In QRadar, every event has a Source IP field and a Destination IP field. These are parsed from the event's payload; for example, if an event says "user1 logged in from IP 1.1.1.1 to IP 2.2.2.2," QRadar parses those IPs into the Source IP and Destination IP fields. However, if there are no IPs to parse from the payload, and there is no properly formatted syslog header or there is a syslog header but it doesn't contain an IP address, QRadar uses the IP address of the device that sent this log on port 514 as the Source IP and/or Destination IP. For example, if an event comes from a Linux server with IP 2.2.2.2 and the event payload is "user1 logged in from IP 1.1.1.1," QRadar uses 1.1.1.1 as the Source IP. But because there isn't any Destination IP in the payload, and we assume that there isn't an IP in the syslog header, QRadar uses 2.2.2.2 as the Destination IP because that's where the log came in from.

When you use a load balancer, all the traffic that QRadar receives on the network level will come from the load balancer's IP address since it's a "man in the middle" that's relaying the data; i.e., if you do a tcpdump on QRadar, you'll see the load balancer's IP. As a result, if some log payloads don't have IPs for QRadar to parse, you will see a lot of logs in the QRadar UI with the Source IP and/or Destination IP of the load balancer because QRadar falls back to using the IP address of the device that sent the log. This could cause confusion for your analysts when searching data in QRadar, or for QRadar rules to fire incorrectly.

You might not always have this problem, and it depends on many factors. But if you wanted to alleviate this, you want the load balancer to be "transparent" to QRadar on the network level so that QRadar thinks it's receiving the data directly from the log sources. For UDP traffic, this is very easy to do. For TCP traffic, it's harder.

For UDP traffic: the easiest way to fix this is for the load balancer to spoof the actual IP address on the network level. Meaning, the load balancer will use the log source's IP address in the IP packet when it sends it to QRadar. If you were to do a tcpdump on QRadar, you'd see the IP address of the original log source, so the load balancer is 'transparent' to QRadar. This is easily possible with UDP because it's a connectionless protocol; QRadar doesn't have to talk back to the original sender, so it's easy to use the actual sender's IP on the network level.

Load balancers usually have an option to implement this. On F5 Big-IP LTM, it's called SNAT (source NAT, or source address translation) - you'd want to disable it, which instructs the F5 to not use its own IP and instead use the true source IP. The option on other load balancers could be called Preserve Source IP. Speak with your networking and load balancer teams to see if this can be achieved.

For TCP traffic: it's a bit more involved. TCP is a connection-oriented protocol, so the source and destination need to talk to each other directly. If you simply just "spoof" the source IP like we did in UDP, the QRadar server will then try to respond directly to the original log source to complete the TCP connection because that's where it thinks the connection came from, so it bypasses the load balancer. But when the log source receives this connection from QRadar, it will reject it because it didn't talk to QRadar initially, it talked to the load balancer, so this connection never completes.

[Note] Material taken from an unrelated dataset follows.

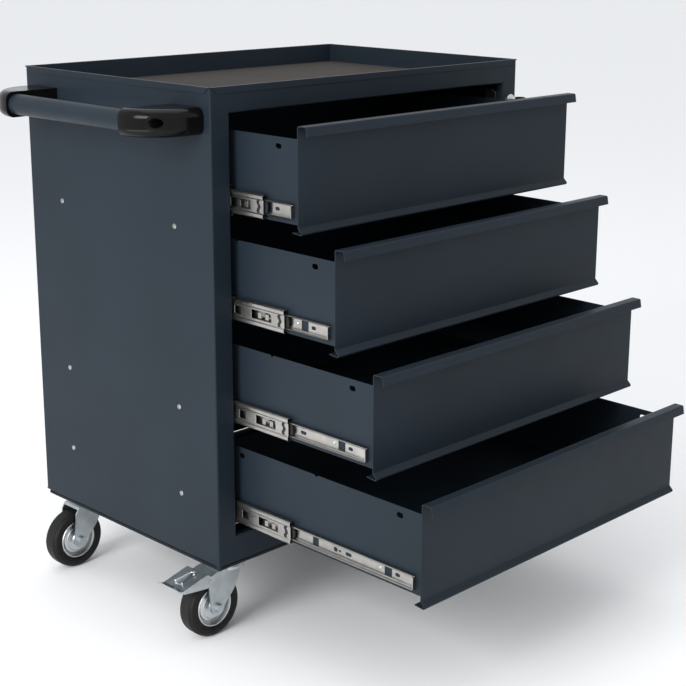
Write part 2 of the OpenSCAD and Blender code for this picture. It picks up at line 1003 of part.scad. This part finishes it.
module brake_pedal(i) {
    wall = 2;
    gap = 0.3;
    inner = fork_half + gap;
    outer = inner + wall;
    tip_x = -106;
    tread = [[-60, 112.4], [tip_x, 100.5], [-112, 100.8], [-119, 105.5]];
    color(zinc)
        at_caster(i) {
            for (y0 = [-outer, inner])
                along_y(y0, y0 + wall)
                    polygon([
                        [-60, 113.4], [tip_x, 101.4], [tip_x + 1, 95.7],
                        [-62, 91],
                        for (a = [240:20:400])
                            [pedal_pin_x + (ear_r + 1) * cos(a), pedal_pin_z + (ear_r + 1) * sin(a)],
                    ]);
            along_y(-outer, outer)
                folded(rounded(tread, 3), wall);
            along_y(-fork_half + fork_t + gap, fork_half - fork_t - gap)
                folded([[-62, 111], [-66, 103], [-63, 96.2]], wall);
            for (side = [0, 180])
                translate([pedal_pin_x, 0, pedal_pin_z])
                    rotate([0, 0, side]) {
                        y_rod(pedal_pin_r, fork_half - fork_t - gap, outer);
                        y_rod(pedal_pin_r + 1.6, outer - hair, outer + 1.3);
                    }
        }
}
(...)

To preserve the true IP for TCP traffic, there is one solution I know of: the load balancer needs to be the default gateway for the QRadar servers, i.e., the load balancer will act as the router. Here is what happens: (1) the client talks to the load balancer, (2) the load balancer preserves the source IP in the packets to appear as if it came from the client, (3) QRadar will attempt to talk back to the log source to complete the TCP connection, but that traffic will pass through the load balancer because it's QRadar's default gateway (assuming the log source is outside the QRadar subnet), (4) the load balancer tracks this connection and uses its own IP address in the communication back to the client, and that completes the TCP connection. When implemented this way, the true source IP is preserved on the network level, and QRadar uses it in parsing if needed. You'd need to speak with your networking team and load balancer team to see if you can achieve this architecture.



In summary, using a load balancer can cause QRadar to display the load balancer IP in the Source IP and/or the Destination IP fields in the parsed events, but you can get around that. To preserve the true IP in QRadar: for UDP data, you should be able to easily configure the load balancer to spoof the true source - speak with your load balancer and networking teams on enabling this option (turn off SNAT or turn on the Preserve Source IP feature); for TCP data, the only current way you can preserve the true source is to use the load balancer itself as the default gateway/router, this requires network discussions with your networking and load balancer teams - this has been done before, and it successfully preserved the true source (using Citrix Netscaler load balancers). As always, test it if you plan to do it.

Summary

Data ingested into QRadar can be load balanced, but you need to be aware of these considerations:

• For both TCP and UDP port 514 load balancer pools, set the health monitor (health check) to check on TCP port 514 on the members.
• For syslog port 514 data, it is better to use a least-connections algorithm instead of a round-robin in most cases.
• It would be best if you disabled any session persistence (or affinity persistence) when load balancing regular syslog data if you want to evenly distribute data.
• Familiarize yourself with the impact of load balancing on QRadar rules and what that means to you. You can read more about global/local correlation here and here.
• You need to be aware that load balancing TCP data can result in an uneven distribution to QRadar. Some hosts get more EPS than others because of some long-lived TCP connections from high-rate log sources; you need to work with your load balancer team to tackle this problem.
• Using a load balancer can cause QRadar to display the load balancer IP in the Source IP and/or the Destination IP fields in the parsed events, but you can get around that. To preserve the true IP in QRadar: for UDP data, you should be able to configure the load balancer to spoof the true source easily - speak with your load balancer and networking teams on enabling this option (turn off SNAT or turn on the 'preserve source ip' feature); for TCP data, the only current way you can preserve the true source is to use the load balancer itself as the default gateway/router, this requires network discussions with your networking and load balancer teams - this has been done before, and it successfully preserved the true source (using Citrix Netscaler load balancers). As always, test it if you plan to do it.

Please note that it might not be possible to accomplish all the above steps depending on your situation, so please only use this article as general information for load balancing in QRadar.